Speaking to the Bradford Telegraph & Argus, as news of the murder broke, friend and former councillor Riaz Ahmed said: "He was a strong, defiant man, and this is an absolute tragedy for his family and everyone.

"He flew out to Rawalpindi at the back end of August and the court case was due to last four weeks.

"But he was badly let down by the authorities, the case was held up, and he had to stay later and delay his return home."

Ahmed added: "He was very aware of the potential risk to himself, but he was a very strong-minded man and wanted justice to take place. He was defiant, he knew there would be problems, but he had high principles he couldn't ignore.

"Before he left he told me 'justice has to be done to prevent this happening to anyone else'."

After being released last year, Iqbal described how he had been snatched while visiting his family in Rawalpindi and kept chained in a shed on a farm for 20 days, surviving on the occasional tea and biscuits his kidnappers provided.

Iqbal, who was originally from Kenya but moved to Bradford in 1968, was kidnapped on 4 September last year, two days before he had planned to return home, after giving a female friend of a relative a lift to an area close to Islamabad airport. When they arrived at their destination, Iqbal said he was ambushed by five men and a gun was put to his head. During his ordeal a kidnapper stayed with him at all times.

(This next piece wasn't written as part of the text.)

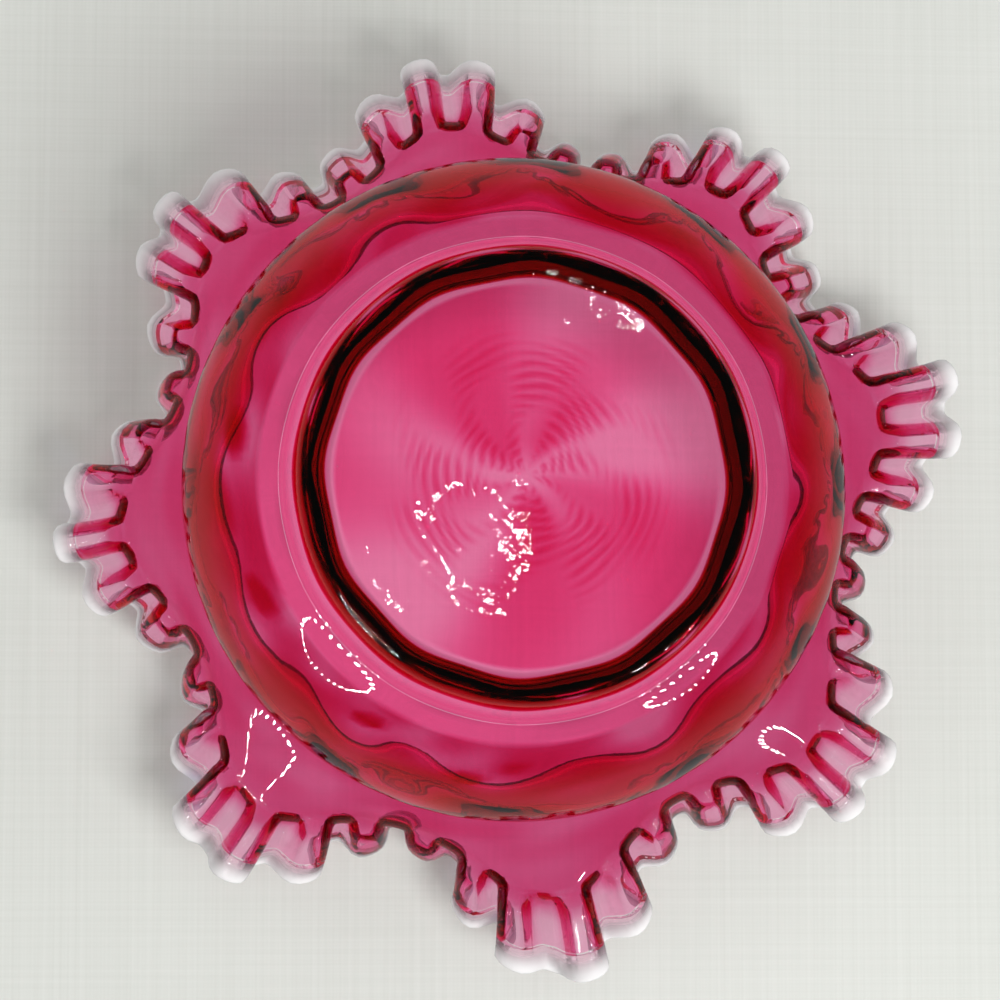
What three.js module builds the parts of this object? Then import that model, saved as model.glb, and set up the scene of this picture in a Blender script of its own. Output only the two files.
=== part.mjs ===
// A bride's bowl of blown cranberry glass, standing on its foot, mouth up.
// The wall is one thickness of glass made of two layers: a colourless casing outside and a thin
// ruby lining inside. A crest of white opal glass ends the double-crimped rim.
// Millimetres, +Z up, the origin at the middle of the flat under the foot.

import * as THREE from "three";

// The foot and the floor of the bowl
const footFlat = 55.5;
const heelRadius = 3.5;
const creaseRadius = 61.9;
const creaseHeight = 10.4;
const floorEdge = 49.4;
const floorHeight = 5.6;
const floorCorner = 2.6;
const collarInside = { foot: [52.2, 7.6], bend: [57.2, 17], top: [63, 16.8] };

// The bulge of the body, half way through the wall: an ellipse between two angles
const bulgeCentre = 58.5;
const bulgeHeight = 38.5;
const bulgeReach = 27.6;
const bulgeRise = 26.1;
const bulgeFrom = -68;
const bulgeTo = 38;

// The neck and the two ways the flare runs on: up in the valleys, out in the points
const neckPull = 5;
const neckBend = [78.4, 64];
const neckEnd = [85.5, 67.4];
const valleyRun = [[91.5, 70.3], [97, 72.6], [100.2, 93]];
const pointRun = [[96.5, 72.8], [112, 74.4], [126.8, 78.5]];
const flareShift = [2.6, 3.1];

// The rim: eight large points and 48 small crimps, uneven as a worked rim is. The angles in degrees
// are those of the middle of each point and of each outward crimp. A point may reach further out
// than the run above, and a valley, which follows the point of its number, may stand further out.
const pointAngles = [38, 83, 131, 177, 221, 260, 305, 344];
const pointReach = [-1, 2.5, 0.5, -2.5, 1, 0, -3, 2];
const valleyReach = [-2.5, -9.5, -3, -1, 9, 1, 8, -2];
const crimpAngles = [
  3, 11, 19, 25.5, 33.5, 41, 48, 55.5, 65.5, 73.5, 80.5, 89.5,
  95, 104, 114, 121, 128.5, 136, 143, 150.5, 161.5, 168.5, 175.5, 183,
  190.5, 199.5, 207.5, 215, 221, 228.5, 235.5, 244, 251.5, 258, 265, 272,
  279, 286.5, 294, 300, 306.5, 314, 321, 329.5, 336, 342.5, 350, 356.5,
];
const crimpBand = 22;
const crimpHeight = { valley: 3.2, point: 6 };
const crimpSwell = 0.5;
const crimpOnset = 0.25;
const crimpSquareness = 1.2;
const crestWidth = 7;

// The wall
const bodyWall = 3.8;
const rimWall = 3;
const lining = 1;
const seam = 0.3;
const crestSeam = 1.2;
const ribs = 12;
const ribHeight = 0.9;
const ribOffset = 3;

// How finely each surface is divided round the axis, and a crimp's stops in degrees
const bodySteps = 48;
const crimpStops = [0, 50, 130, 180, 230, 310];

const TURN = 360;
const radians = THREE.MathUtils.degToRad;
const mix = THREE.MathUtils.lerp;
const smooth = (x) => THREE.MathUtils.smoothstep(x, 0, 1);
const cosine = (degrees) => Math.cos(radians(degrees));
const flat = ([r, z]) => new THREE.Vector2(r, z);

// A row of angles goes round and round, so the one after the last is the first, a turn further on.
const wrapped = (i, count) => ((i % count) + count) % count;
const angleOf = (angles, i) =>
  angles[wrapped(i, angles.length)] + TURN * Math.floor(i / angles.length);

// The place of an angle in such a row: a whole number at each of them, and even in between.
function placeAmong(angles, angle) {
  let i = Math.floor((angle * angles.length) / TURN);
  while (angleOf(angles, i) > angle) i -= 1;
  while (angleOf(angles, i + 1) <= angle) i += 1;
  const [before, after] = [angleOf(angles, i), angleOf(angles, i + 1)];
  return i + (angle - before) / (after - before);
}

// The angle that lies at a place among the crimps.
function crimpAngle(place) {
  const i = Math.floor(place);
  return mix(angleOf(crimpAngles, i), angleOf(crimpAngles, i + 1), place - i);
}

// 1 on the middle of a point of the rim, 0 in a valley.
const pointShare = (angle) => 0.5 + 0.5 * cosine(placeAmong(pointAngles, angle) * TURN);

// How far the edge stands out from the two runs.
function reachAt(angle) {
  const place = placeAmong(pointAngles, angle);
  const count = pointAngles.length;
  return mix(
    valleyReach[wrapped(Math.floor(place), count)],
    pointReach[wrapped(Math.round(place), count)],
    pointShare(angle),
  );
}

// The bulge ends in a short neck, which turns outwards into the flare.
function bulgePoint(share) {
  const turn = radians(mix(bulgeFrom, bulgeTo, share));
  return new THREE.Vector2(
    bulgeCentre + bulgeReach * Math.cos(turn),
    bulgeHeight + bulgeRise * Math.sin(turn),
  );
}

const neckStart = bulgePoint(1);
const leaving = neckStart.clone().sub(bulgePoint(0.99)).setLength(neckPull);
const neck = new THREE.CubicBezierCurve(
  neckStart,
  neckStart.clone().add(leaving),
  flat(neckBend),
  flat(neckEnd),
);
const flareOf = (run) => new THREE.CubicBezierCurve(flat(neckEnd), ...run.map(flat));
const valley = flareOf(valleyRun);
const point = flareOf(pointRun);
const valleyLength = valley.getLength();
const pointLength = point.getLength();
const flareLength = (angle) => mix(valleyLength, pointLength, pointShare(angle));

// Half way through the wall, before crimping. A station is 0 to 1 up the bulge, 1 to 2 along the
// neck and 2 to 3 along the flare, which was opened out a little off the axis.
function plainWall(angle, station) {
  const along = Math.min(Math.max(station - 2, 0), 1);
  let place;
  if (station < 1) place = bulgePoint(station);
  else if (station < 2) place = neck.getPoint(station - 1);
  else {
    place = valley.getPointAt(along).lerp(point.getPointAt(along), pointShare(angle));
    place.x += reachAt(angle) * along * along;
  }
  const turn = radians(angle);
  const [x, y] = flareShift.map((shift) => shift * smooth(along));
  return new THREE.Vector3(place.x * Math.cos(turn) + x, place.x * Math.sin(turn) + y, place.y);
}

// The outward normal of a surface that is a function of angle and station.
function normalOf(surface, angle, station) {
  const turn = 0.05;
  const rise = station > 2.99 ? -1e-3 : 1e-3;
  const here = surface(angle, station);
  const round = surface(angle + turn, station).sub(surface(angle - turn, station));
  const up = surface(angle, station + rise).sub(here).multiplyScalar(Math.sign(rise));
  return round.cross(up).normalize();
}

// The station that lies so many millimetres back from the edge of the rim.
const backFromEdge = (distance) => (angle) => 3 - distance / flareLength(angle);

// How far the crimps have grown at a station, 0 where they start and 1 at the edge.
function crimpGrowth(angle, station) {
  const along = 1 - ((3 - station) * flareLength(angle)) / crimpBand;
  if (along <= 0) return 0;
  return 0.8 * smooth(along / crimpOnset) + 0.2 * along;
}

// A wave from 1 to -1 and back, with flatter turns and steeper flanks than a cosine.
const crimpWave = (place) =>
  Math.tanh(crimpSquareness * cosine(place)) / Math.tanh(crimpSquareness);

// Half way through the crimped wall: it swings out and in, and swells at each turn like a loop.
function wall(angle, station) {
  const growth = crimpGrowth(angle, station);
  if (growth === 0) return plainWall(angle, station);
  const place = placeAmong(crimpAngles, angle) * TURN;
  const radius = Math.hypot(...plainWall(angle, station).toArray().slice(0, 2));
  const swell = crimpSwell * growth * Math.sin(radians(2 * place));
  const carried = plainWall(angle + THREE.MathUtils.radToDeg(swell / radius), station);
  const height = mix(crimpHeight.valley, crimpHeight.point, pointShare(angle));
  const swing = height * growth * crimpWave(place);
  return carried.addScaledVector(normalOf(plainWall, angle, station), swing);
}

// The optic ribs stand on the inside and fade out at the neck.
const ribAt = (angle) => ribHeight * cosine(ribs * (angle - ribOffset));
const ribShare = (station) => smooth(1.5 - station);
const wallThickness = (station) => mix(bodyWall, rimWall, smooth(station / 2));

// A place in the wall, by its depth from the outer face: as a share of the thickness, then in
// millimetres back out from the cavity.
function inWall(angle, station, share, back) {
  const thickness = wallThickness(station);
  const rib = share * ribAt(angle) * ribShare(station);
  const depth = share * thickness - back - rib - thickness / 2;
  return wall(angle, station).addScaledVector(normalOf(wall, angle, station), -depth);
}

// A ring is a closed row of vertices, each with the share of a turn that it lies at. Its level
// rises from the axis to the rim.
function ringOf(angles, level, place) {
  return {
    turns: angles.map((angle) => (angle - angles[0]) / TURN),
    vertices: angles.map(place),
    level,
  };
}

const bodyAngles = Array.from({ length: bodySteps }, (_, i) => ribOffset + (i * TURN) / bodySteps);
const rimAngles = crimpAngles.flatMap((_, i) =>
  crimpStops.map((stop) => crimpAngle(i + stop / TURN)),
);
const pole = (height) => ({ turns: [0], vertices: [new THREE.Vector3(0, 0, height)], level: -1 });

// The rings from the bulge to the end of the two layers. From where the crimps start, a ring has
// enough vertices to follow them.
const bodyStations = [0, 0.17, 0.34, 0.52, 0.7, 0.88, 1.1, 1.45, 1.8, 2.12];
const bandStations = [crimpBand - 0.3, 16.2, crestWidth].map(backFromEdge);

function wallRings(share, back) {
  const body = bodyStations.map((station) =>
    ringOf(bodyAngles, station, (angle) => inWall(angle, station, share, back)),
  );
  const band = bandStations.map((station, i) =>
    ringOf(rimAngles, 3 + i, (angle) => inWall(angle, station(angle), share, back)),
  );
  return [...body, ...band];
}

function ringAt(radius, height, level) {
  return ringOf(bodyAngles, level, (angle) =>
    new THREE.Vector3(radius * cosine(angle), radius * Math.sin(radians(angle)), height),
  );
}

// The outside of the foot: a ground flat, a rounded heel and a collar that opens to the crease.
function footRings() {
  const heel = [0, 45, 80].map((turn) =>
    ringAt(
      footFlat + heelRadius * Math.sin(radians(turn)),
      heelRadius * (1 - cosine(turn)),
      turn / TURN - 1,
    ),
  );
  return [pole(0), ...heel, ringAt(creaseRadius, creaseHeight, -0.5)];
}

// The inside of the foot: a flat floor, a rounded corner and a collar that bends out to the bulge,
// each ring moved into the glass by a depth, with the ribs already on it.
function floorRings(depth) {
  const corner = new THREE.EllipseCurve(
    floorEdge,
    floorHeight + floorCorner,
    floorCorner,
    floorCorner,
    -Math.PI / 2,
    0,
  );
  const bend = new THREE.QuadraticBezierCurve(
    ...[collarInside.foot, collarInside.bend, collarInside.top].map(flat),
  );
  const stops = [
    [corner, 0, 0.2],
    [corner, 0.5, 0.4],
    [bend, 0, 0.5],
    [bend, 0.5, 0.6],
    [bend, 1, 0.8],
  ];
  const rings = stops.map(([curve, along, share], i) => {
    const place = curve.getPoint(along);
    const tangent = curve.getTangent(along);
    const radius = place.x + depth * tangent.y;
    const height = place.y - depth * tangent.x;
    return ringOf(bodyAngles, (i - stops.length) / stops.length, (angle) => {
      const out = radius + share * ribAt(angle);
      return new THREE.Vector3(out * cosine(angle), out * Math.sin(radians(angle)), height);
    });
  });
  return [pole(floorHeight - depth), ...rings];
}

// Two neighbouring rings may differ in their number of vertices: the side whose next vertex comes
// sooner round the turn takes the next triangle. Where both come at once, the ring of the lower
// level goes first, so that the two faces along the seam between the layers fold the same way.
function stitch(lower, upper, index) {
  const [m, n] = [lower.turns.length, upper.turns.length];
  const lead = (lower.level < upper.level ? 1 : -1) * 1e-9;
  const next = (turns, i) => (i + 1 < turns.length ? turns[i + 1] : 1);
  let [i, j] = [0, 0];
  while (i < m || j < n) {
    const a = lower.first + (i % m);
    const b = upper.first + (j % n);
    const lowerNext = m === 1 || i === m ? Infinity : next(lower.turns, i);
    const upperNext = n === 1 || j === n ? Infinity : next(upper.turns, j);
    if (lowerNext === Infinity && upperNext === Infinity) break;
    if (lowerNext < upperNext + lead) {
      i += 1;
      index.push(a, lower.first + (i % m), b);
    } else {
      j += 1;
      index.push(a, upper.first + (j % n), b);
    }
  }
}

// A solid from its rings in order, each joined to the next, and the last to the first if it is a
// ring all round.
function solidOf(rings, closed) {
  const places = [];
  const index = [];
  const rows = rings.map(({ turns, vertices, level }) => {
    const first = places.length;
    places.push(...vertices);
    return { turns, level, first };
  });
  rows.slice(1).forEach((row, i) => stitch(rows[i], row, index));
  if (closed) stitch(rows[rows.length - 1], rows[0], index);
  const geometry = new THREE.BufferGeometry().setFromPoints(places).setIndex(index);
  geometry.computeVertexNormals();
  return geometry;
}

function casingSolid() {
  const outside = [...footRings(), ...wallRings(0, 0)];
  const inside = [...floorRings(lining + seam), ...wallRings(1, lining + seam)];
  return solidOf([...outside, ...inside.reverse()], false);
}

function liningSolid() {
  const outside = [...floorRings(lining), ...wallRings(1, lining)];
  const inside = [...floorRings(0), ...wallRings(1, 0)];
  return solidOf([...outside, ...inside.reverse()], false);
}

// The crest goes on where the layers end and closes to a rounded edge.
function crestSolid() {
  const edge = [
    [crestWidth - crestSeam, 0],
    [1.3, 0.08],
    [0, 0.5],
    [1.3, 0.92],
    [crestWidth - crestSeam, 1],
  ];
  const rings = edge.map(([distance, share]) => {
    const station = backFromEdge(distance);
    return ringOf(rimAngles, -distance, (angle) => inWall(angle, station(angle), share, 0));
  });
  return solidOf(rings, true);
}

function piece(name, geometry, finish) {
  const mesh = new THREE.Mesh(geometry, new THREE.MeshStandardMaterial(finish));
  mesh.name = name;
  return mesh;
}

const bowl = new THREE.Group();
bowl.name = "brides_bowl";
bowl.add(
  piece("crystal_casing", casingSolid(), { color: 0xe9ece6, roughness: 0.03, metalness: 0 }),
  piece("ruby_lining", liningSolid(), { color: 0xc22b62, roughness: 0.05, metalness: 0 }),
  piece("opal_crest", crestSolid(), { color: 0xf4f2f0, roughness: 0.12, metalness: 0 }),
);

export default bowl;
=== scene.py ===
# %% [markdown]
# # A bride's bowl in cranberry glass
# The bowl is one blown vessel made of three glasses. A gather of gold ruby was blown first, cased
# in colourless crystal, pressed into a ribbed mould, and opened out. A trail of white opal was laid
# round the mouth, and then the rim was pulled into eight points and squeezed in a crimping tool.
# The photograph looks straight at the underside of the foot, so the camera here is below it.
# The frame comes first: it brings the solids that the pieces below have to match.

import math

import bpy
import numpy as np
from mathutils import Matrix, Vector


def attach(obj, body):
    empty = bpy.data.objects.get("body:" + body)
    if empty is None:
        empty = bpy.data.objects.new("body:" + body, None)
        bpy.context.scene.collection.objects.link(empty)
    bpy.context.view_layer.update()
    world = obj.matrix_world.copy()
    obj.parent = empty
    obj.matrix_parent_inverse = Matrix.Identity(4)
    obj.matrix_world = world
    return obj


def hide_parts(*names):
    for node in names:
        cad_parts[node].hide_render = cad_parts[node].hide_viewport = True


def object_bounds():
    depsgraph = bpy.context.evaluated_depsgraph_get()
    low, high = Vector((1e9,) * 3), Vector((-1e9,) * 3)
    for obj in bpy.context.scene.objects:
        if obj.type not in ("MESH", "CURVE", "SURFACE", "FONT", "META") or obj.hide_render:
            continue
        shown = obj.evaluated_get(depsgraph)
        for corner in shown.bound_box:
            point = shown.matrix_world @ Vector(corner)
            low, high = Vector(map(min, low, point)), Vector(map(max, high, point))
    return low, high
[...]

His family, local farmers, were forced to sell some of their livestock to scrape together the ransom money.

In the immediate aftermath of his release, Iqbal had vowed: "I will never go back. It's too frightening," adding: "I didn't think I would come out alive." He told the BBC in an interview last September he believed that as a British citizen he was seen as wealthy and a "good target".

Confirming his death, the Foreign and Commonwealth Office said: "We can confirm the death of a British national in Pakistan. We are providing consular assistance."